Wenn die Star-Geigerin klingelt: Norbert Seifert ist in Südbaden der einzige Bogenbaumeister STADTGEPLAUDER | 06.12.2021 | Christian Engel

Norbert Seifert

Norbert Seifert ist einer von diesen Menschen, die nichts aus der Ruhe zu bringen scheint. Außer, wenn er einen 100.000 Euro teuren Geigenbogen in der Hand hält. Dann kommt auch er für einen Moment ins Schwitzen.

Vor wenigen Jahren war es: Eine russische Star-Violinistin rief bei ihm in der Freiburger Werkstatt in einem Hochhaus im Stühlinger an.
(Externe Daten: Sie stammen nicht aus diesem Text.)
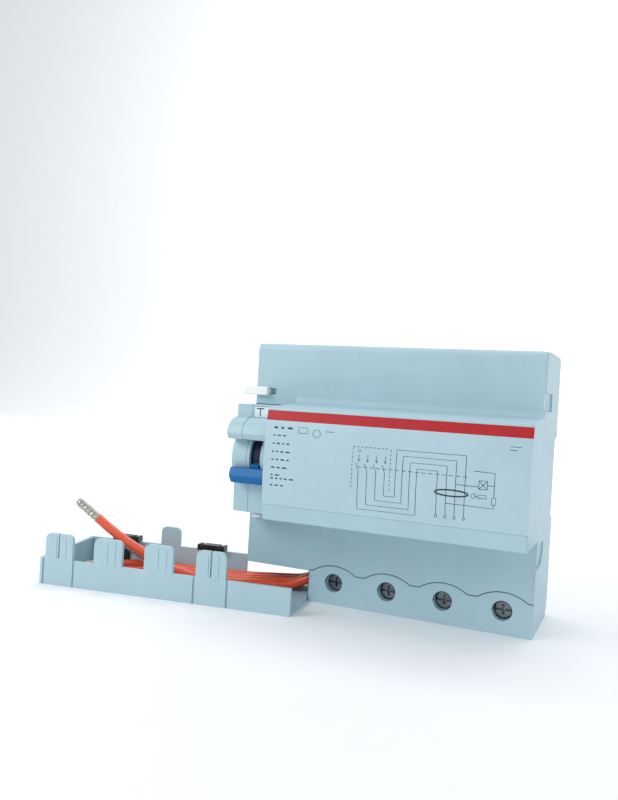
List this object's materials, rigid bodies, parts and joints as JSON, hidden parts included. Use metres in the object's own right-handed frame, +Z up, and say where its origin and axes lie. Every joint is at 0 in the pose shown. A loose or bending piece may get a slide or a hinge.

Am Abend gab sie ein Konzert in Zürich, am Mittag bemerkte sie, dass ihr Bogen dringend einen neuen Schweif Rosshaar benötigte. Denn mit verfranstem Rosshaar winken die Saiten einer Geige nur müde ab: Mit so sprödem Zeug entlockst du uns keinen schönen Ton. Bogenbaumeister Norbert Seifert lud die Violinistin ein, spontan vorbeizukommen. Das Aufziehen von Rosshaar auf einem Geigenbogen ist für ihn schließlich Routine – wenn der Bogen, den er anderthalb Stunden später in seinen Händen hielt, nur nicht so furchtbar teuer wäre!

Geigenbögen kosten nicht immer ein Vermögen. Dennoch sind sie – abgesehen von arg billigen Produkten, die man schon im Discounter angeboten bekommt – sehr kostbar. Bis zu 40 Stunden steckt Bogenmacher Norbert Seifert in einen Neubau. Der 59-Jährige beginnt mit einem Stangenrohling aus Fernambukholz, dem einzig wahren Holz für Cello-, Geigen-, Bratschenbögen. Das Hartholz stammt aus Brasilien und ist aufgrund seiner Biegsamkeit über dem Feuer bestens geeignet – auch deshalb, weil es im Anschluss in der Form bleibt, in die der Bogenmacher sie gebracht hat.

Über drei, vier Wochen hobelt und schnitzt Norbert Seifert den Rohling in Form, hält ihn mit Unterbrechungen mindestens 30 Mal über die Flamme eines Spiritusbrenners, um ihn immer wieder ein Stückchen weiterzubiegen. Wenn er den Bogen überspannt – jeder weiß, was dann passiert.

An die fertige Stange montiert er im Anschluss die Spannmechanik, am unteren Ende des Bogens noch einen beweglichen „Frosch“, der die Rosshaare hält und je nach Position die Spannung erhöht oder lockert. Daumenleder um die Stange wickeln, Rosshaare aus der Mongolei aufziehen, am Ende den eigenen Namen einbrennen – fertig ist der Bogen.

Seit über 200 Jahren ist die Bauweise von Bögen gleich geblieben. Norbert Seifert hat die Fähigkeiten von seinem Großvater und Vater erworben. In Bubenreuth ist er aufgewachsen. Das Dörfchen bei Erlangen in Mittelfranken ist in Deutschland so etwas wie das Zentrum der Bogenmacher. Nach dem Zweiten Weltkrieg, berichtet Norbert Seifert, siedelten sich dort zahlreiche Instrumentenbauer an, eröffneten Werkstätten, exportierten ihre Produkte hinaus in die Region, in die anderen Bundesländer, hinaus in die Welt. Jeder zweite Haushalt der 5000-Einwohner-Gemeinde, erzählt er, sei damals im Instrumentenbau tätig gewesen.

Nur leider trat bei Seifert während der Ausbildung zum Bogenmacher eine Al­lergie auf, ausgerechnet gegen das Material, mit dem er tagtäglich arbeitete: gegen Fernambukholz. Wenn er in geschlossenen Werkstätten mit vielen Arbeitern und wenigen Absaugern war, bekam er kaum Luft. Den Beruf aufgeben wollte er deswegen aber nicht. Also entschied er sich für eine eigene Ein-Mann-Werkstatt, in der er das Holzstaubaufkommen gering halten und regulieren konnte. Da seine Frau aus Freiburg kam, fiel die Standortwahl vor 33 Jahren leicht.

Bogenbaumeister Norbert Seifert hat sich über die Jahre einen Namen gemacht. Profis wie Laien schauen bei ihm vorbei, wenn sie einen neuen Bogen möchten, wenn ihr alter neue Haare benötigt oder nach einem Sturz einen Bruch erlitten hat. Seine Kunden kommen aus der Region, aus der Schweiz, bisweilen sogar aus Japan. Und manchmal sind es auch Star-Violinistinnen aus Russland, die spontan in der Werkstatt vorbeigucken. Aber auch solche Notfälle meistert Bogenmacher Norbert Seifert mit Bravour.